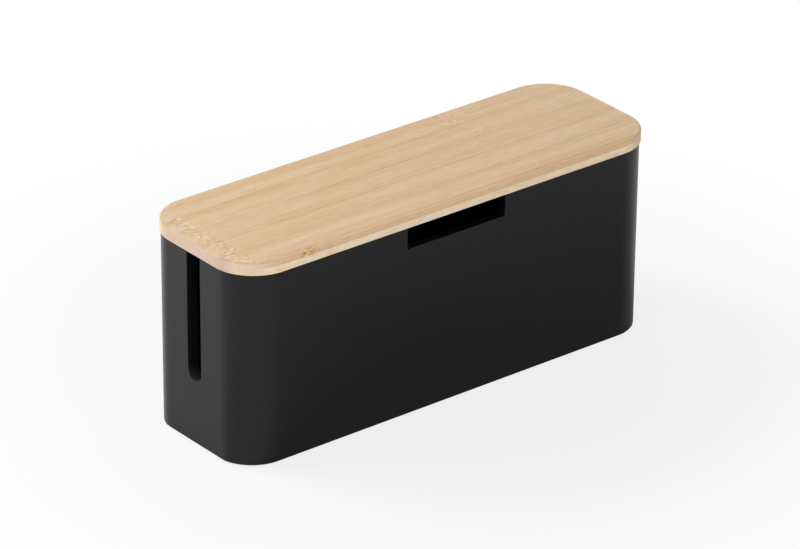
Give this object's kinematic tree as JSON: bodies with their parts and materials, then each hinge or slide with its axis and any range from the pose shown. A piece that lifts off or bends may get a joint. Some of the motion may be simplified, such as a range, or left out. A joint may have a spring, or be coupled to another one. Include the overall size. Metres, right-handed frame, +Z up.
{
  "type": "cable management box",
  "caption": "Slim box that hides a power strip and its leads, with cable slots in both ends, a notch in the front rim and a lift-off bamboo lid on a black plastic tub.",
  "frame": {"origin": "centre of the footprint, in the plane that the feet stand on", "axes": "+X along the box towards its right end, +Y towards the back, away from the notch, +Z up"},
  "size_m": [0.32, 0.1024, 0.1355],
  "materials": {
    "tub_plastic": "satin black moulded plastic",
    "bamboo_upper": "sanded natural bamboo",
    "bamboo_dark": "sanded darker bamboo",
    "bamboo_lower": "sanded pale bamboo",
    "foot_rubber": "matt black rubber"
  },
  "bodies": {
    "box": {"box_body": "tub_plastic", "foot_front_left": "foot_rubber", "foot_front_right": "foot_rubber", "foot_back_left": "foot_rubber", "foot_back_right": "foot_rubber"},
    "lid": {"lid_upper_stave_1": "bamboo_upper", "lid_upper_stave_2": "bamboo_upper", "lid_upper_stave_3": "bamboo_upper", "lid_upper_stave_4": "bamboo_upper", "lid_upper_stave_5": "bamboo_upper", "lid_upper_stave_6": "bamboo_dark", "lid_lower_stave_1": "bamboo_lower", "lid_lower_stave_2": "bamboo_lower", "lid_lower_stave_3": "bamboo_lower", "lid_lower_stave_4": "bamboo_lower", "lid_lower_stave_5": "bamboo_lower", "lid_batten_left": "bamboo_lower", "lid_batten_right": "bamboo_lower"}
  },
  "joints": [
    {"name": "lid_lift", "type": "slide", "parent": "box", "child": "lid", "axis": [0, 0, 1], "range_m": [0, 0.12]}
  ]
}
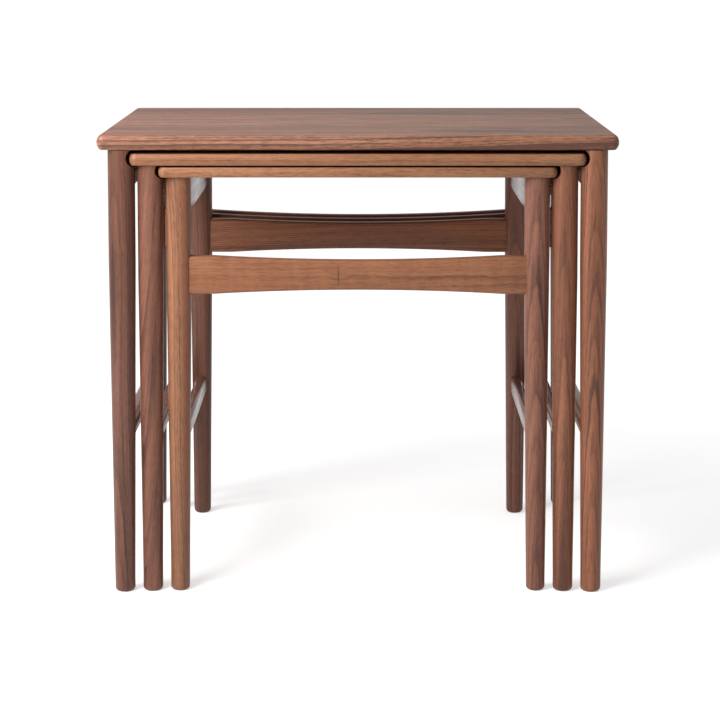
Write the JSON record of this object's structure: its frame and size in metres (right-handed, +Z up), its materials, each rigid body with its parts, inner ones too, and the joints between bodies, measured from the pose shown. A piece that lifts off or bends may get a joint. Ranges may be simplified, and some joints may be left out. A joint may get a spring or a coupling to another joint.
{
  "type": "nesting tables",
  "caption": "Nest of oiled walnut side tables with round tapered legs: each smaller table slides in under the next, its top running in grooves cut in the larger table's legs.",
  "frame": {"origin": "on the floor, under the middle of the large table's top", "axes": "+Z up, -Y towards the front, +X towards the right seen from the front"},
  "size_m": [0.545, 0.39, 0.495],
  "materials": {
    "large_top_walnut": "oiled walnut board glued from staves, satin, grain along the width",
    "medium_top_walnut": "oiled walnut board, satin, warmer than the large top",
    "small_top_walnut": "oiled walnut board, satin, warmer than the large top",
    "leg_walnut": "oiled walnut, turned, satin, grain along the leg",
    "side_walnut": "oiled walnut, satin, grain along the piece",
    "rail_walnut": "oiled walnut, satin, warm, fine ripple across the grain",
    "screw_steel": "zinc-plated wood screw"
  },
  "bodies": {
    "large": {"large_top": "large_top_walnut", "large_leg_front_left": "leg_walnut", "large_leg_front_right": "leg_walnut", "large_leg_back_left": "leg_walnut", "large_leg_back_right": "leg_walnut", "large_apron_left": "side_walnut", "large_stretcher_left": "side_walnut", "large_apron_right": "side_walnut", "large_stretcher_right": "side_walnut", "large_back_rail": "rail_walnut", "large_screw_front_left": "screw_steel", "large_screw_front_right": "screw_steel", "large_screw_back_left": "screw_steel", "large_screw_back_right": "screw_steel"},
    "medium": {"medium_top": "medium_top_walnut", "medium_leg_front_left": "leg_walnut", "medium_leg_front_right": "leg_walnut", "medium_leg_back_left": "leg_walnut", "medium_leg_back_right": "leg_walnut", "medium_apron_left": "side_walnut", "medium_stretcher_left": "side_walnut", "medium_apron_right": "side_walnut", "medium_stretcher_right": "side_walnut", "medium_back_rail": "rail_walnut", "medium_screw_front_left": "screw_steel", "medium_screw_front_right": "screw_steel", "medium_screw_back_left": "screw_steel", "medium_screw_back_right": "screw_steel"},
    "small": {"small_top": "small_top_walnut", "small_leg_front_left": "leg_walnut", "small_leg_front_right": "leg_walnut", "small_leg_back_left": "leg_walnut", "small_leg_back_right": "leg_walnut", "small_apron_left": "side_walnut", "small_stretcher_left": "side_walnut", "small_apron_right": "side_walnut", "small_stretcher_right": "side_walnut", "small_back_rail": "rail_walnut", "small_front_rail": "rail_walnut", "small_screw_front_left": "screw_steel", "small_screw_front_right": "screw_steel", "small_screw_back_left": "screw_steel", "small_screw_back_right": "screw_steel"}
  },
  "joints": [
    {"name": "medium_slide", "type": "slide", "parent": "large", "child": "medium", "axis": [0, -1, 0], "range_m": [0, 0.42]},
    {"name": "small_slide", "type": "slide", "parent": "medium", "child": "small", "axis": [0, -1, 0], "range_m": [0, 0.4]}
  ]
}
_ _ _ _
• [WORK TO DO]
Give back all the data exactly as written.

• [RESULT OF THE EXERCISE]
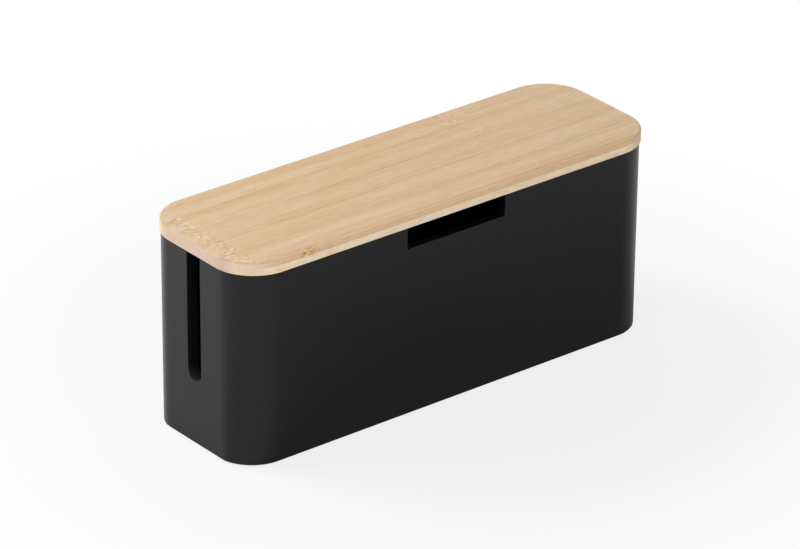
Give this object's kinematic tree as JSON: bodies with their parts and materials, then each hinge or slide with its axis and any range from the pose shown. A piece that lifts off or bends may get a joint. Some of the motion may be simplified, such as a range, or left out. A joint may have a spring, or be coupled to another one. Include the overall size. Metres, right-handed frame, +Z up.
{
  "type": "cable management box",
  "caption": "Slim box that hides a power strip and its leads, with cable slots in both ends, a notch in the front rim and a lift-off bamboo lid on a black plastic tub.",
  "frame": {"origin": "centre of the footprint, in the plane that the feet stand on", "axes": "+X along the box towards its right end, +Y towards the back, away from the notch, +Z up"},
  "size_m": [0.32, 0.1024, 0.1355],
  "materials": {
    "tub_plastic": "satin black moulded plastic",
    "bamboo_upper": "sanded natural bamboo",
    "bamboo_dark": "sanded darker bamboo",
    "bamboo_lower": "sanded pale bamboo",
    "foot_rubber": "matt black rubber"
  },
  "bodies": {
    "box": {"box_body": "tub_plastic", "foot_front_left": "foot_rubber", "foot_front_right": "foot_rubber", "foot_back_left": "foot_rubber", "foot_back_right": "foot_rubber"},
    "lid": {"lid_upper_stave_1": "bamboo_upper", "lid_upper_stave_2": "bamboo_upper", "lid_upper_stave_3": "bamboo_upper", "lid_upper_stave_4": "bamboo_upper", "lid_upper_stave_5": "bamboo_upper", "lid_upper_stave_6": "bamboo_dark", "lid_lower_stave_1": "bamboo_lower", "lid_lower_stave_2": "bamboo_lower", "lid_lower_stave_3": "bamboo_lower", "lid_lower_stave_4": "bamboo_lower", "lid_lower_stave_5": "bamboo_lower", "lid_batten_left": "bamboo_lower", "lid_batten_right": "bamboo_lower"}
  },
  "joints": [
    {"name": "lid_lift", "type": "slide", "parent": "box", "child": "lid", "axis": [0, 0, 1], "range_m": [0, 0.12]}
  ]
}
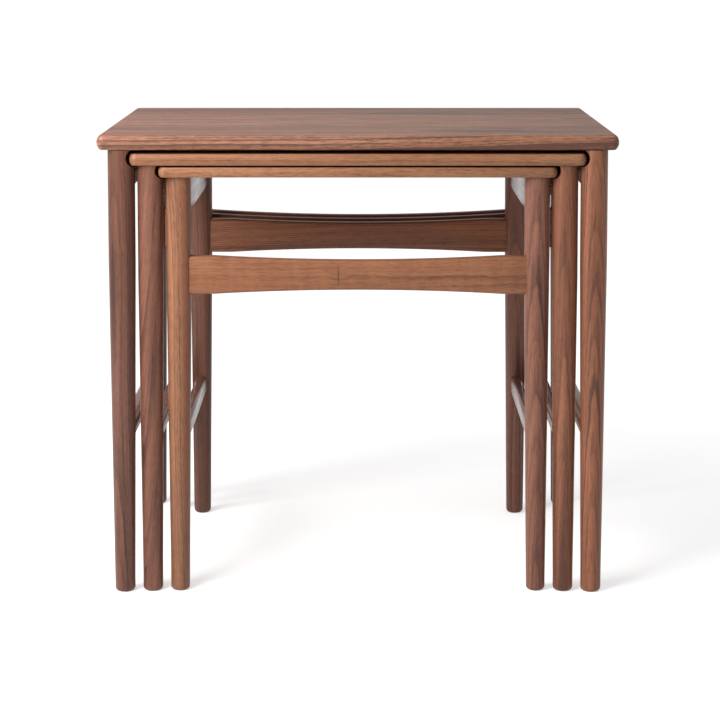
Write the JSON record of this object's structure: its frame and size in metres (right-handed, +Z up), its materials, each rigid body with its parts, inner ones too, and the joints between bodies, measured from the pose shown. A piece that lifts off or bends may get a joint. Ranges may be simplified, and some joints may be left out. A joint may get a spring or a coupling to another joint.
{
  "type": "nesting tables",
  "caption": "Nest of oiled walnut side tables with round tapered legs: each smaller table slides in under the next, its top running in grooves cut in the larger table's legs.",
  "frame": {"origin": "on the floor, under the middle of the large table's top", "axes": "+Z up, -Y towards the front, +X towards the right seen from the front"},
  "size_m": [0.545, 0.39, 0.495],
  "materials": {
    "large_top_walnut": "oiled walnut board glued from staves, satin, grain along the width",
    "medium_top_walnut": "oiled walnut board, satin, warmer than the large top",
    "small_top_walnut": "oiled walnut board, satin, warmer than the large top",
    "leg_walnut": "oiled walnut, turned, satin, grain along the leg",
    "side_walnut": "oiled walnut, satin, grain along the piece",
    "rail_walnut": "oiled walnut, satin, warm, fine ripple across the grain",
    "screw_steel": "zinc-plated wood screw"
  },
  "bodies": {
    "large": {"large_top": "large_top_walnut", "large_leg_front_left": "leg_walnut", "large_leg_front_right": "leg_walnut", "large_leg_back_left": "leg_walnut", "large_leg_back_right": "leg_walnut", "large_apron_left": "side_walnut", "large_stretcher_left": "side_walnut", "large_apron_right": "side_walnut", "large_stretcher_right": "side_walnut", "large_back_rail": "rail_walnut", "large_screw_front_left": "screw_steel", "large_screw_front_right": "screw_steel", "large_screw_back_left": "screw_steel", "large_screw_back_right": "screw_steel"},
    "medium": {"medium_top": "medium_top_walnut", "medium_leg_front_left": "leg_walnut", "medium_leg_front_right": "leg_walnut", "medium_leg_back_left": "leg_walnut", "medium_leg_back_right": "leg_walnut", "medium_apron_left": "side_walnut", "medium_stretcher_left": "side_walnut", "medium_apron_right": "side_walnut", "medium_stretcher_right": "side_walnut", "medium_back_rail": "rail_walnut", "medium_screw_front_left": "screw_steel", "medium_screw_front_right": "screw_steel", "medium_screw_back_left": "screw_steel", "medium_screw_back_right": "screw_steel"},
    "small": {"small_top": "small_top_walnut", "small_leg_front_left": "leg_walnut", "small_leg_front_right": "leg_walnut", "small_leg_back_left": "leg_walnut", "small_leg_back_right": "leg_walnut", "small_apron_left": "side_walnut", "small_stretcher_left": "side_walnut", "small_apron_right": "side_walnut", "small_stretcher_right": "side_walnut", "small_back_rail": "rail_walnut", "small_front_rail": "rail_walnut", "small_screw_front_left": "screw_steel", "small_screw_front_right": "screw_steel", "small_screw_back_left": "screw_steel", "small_screw_back_right": "screw_steel"}
  },
  "joints": [
    {"name": "medium_slide", "type": "slide", "parent": "large", "child": "medium", "axis": [0, -1, 0], "range_m": [0, 0.42]},
    {"name": "small_slide", "type": "slide", "parent": "medium", "child": "small", "axis": [0, -1, 0], "range_m": [0, 0.4]}
  ]
}